Will carbon credits solve this challenge to a stable natural eco-renewal-system?

The Carbon Market for Carbon Credit Profits


EPA Issues Renewable Fuel Standards

Environmental Protection Agency finalized its revision to the Renewable Fuel Standard (RFS) program in February, 2010. 

Under the Energy Independence and Security Act of 2007 (EISA), Congress created requirements for how much renewable fuel (corn ethanol, biomass-based diesel, cellulosic ethanol, and other "advanced "fuels) must be blended in the nation's petroleum supply.

Although the revision does not change the fact that 36 billion gallons of biofuels are required to be consumed in 2022, it does make two significant changes.

RFS is that lifecycle GHG emissions

First, one of the unique aspects of the RFS is that lifecycle GHG emissions of qualifying renewable fuel must be less than lifecycle GHG emissions of the 2005 baseline average gasoline or diesel fuel that it replaces. 

According to Green Tech Media, "when the EPA originally calculated indirect land use, corn ethanol was found to have a higher carbon footprint than an equal gallon of gasoline - and thus would not qualify under the RFS. The corn ethanol lobby (i.e. Big Agriculture) cried foul and claimed that since there was no universally agreed upon methodology for evaluating indirect-land use effects, the EPA should shelve it. The corn ethanol lobby also mobilized their Republican and Democratic friends in Congress who subsequently threatened to pass laws taking away the EPA's power to regulate "indirect land use" effects in life-cycle greenhouse gas analysis."

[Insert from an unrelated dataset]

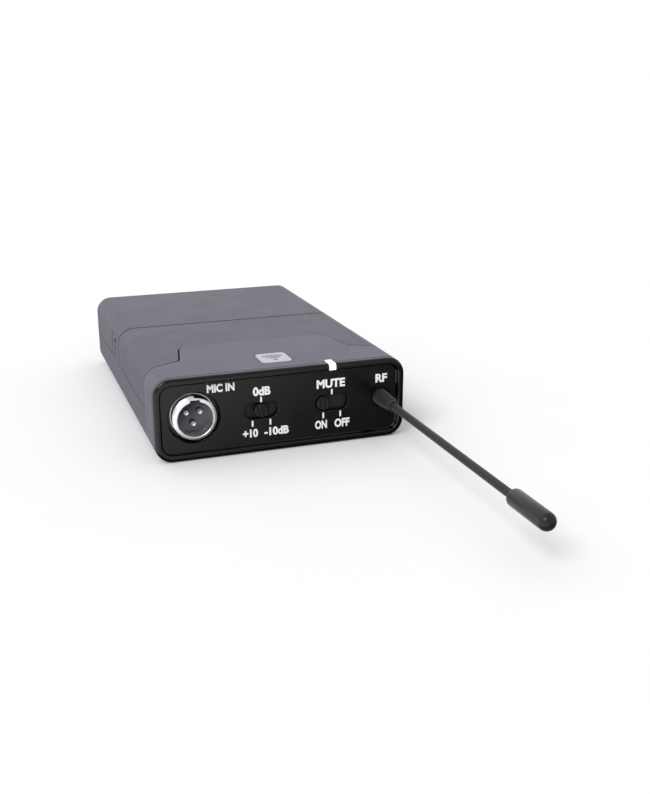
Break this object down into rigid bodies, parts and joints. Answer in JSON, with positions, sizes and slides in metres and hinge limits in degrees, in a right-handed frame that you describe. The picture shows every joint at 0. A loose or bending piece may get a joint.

Under the final determinations established Wednesday, the EPA ruled that corn ethanol produced from a "new or expanded capacity from an existing natural gas-fired facility using advanced efficient technologies" complies with the 20% GHG emission threshold. 

Advanced Biofuels

While the EPA kept in place the target of 36 billion gallons of biofuel in 2022 (of which corn ethanol is not to exceed 15 billion gallons), it greatly reduced the amount of cellulosic ethanol required to be blended in 2010 (from 100 million gallons to 6.5 million gallons).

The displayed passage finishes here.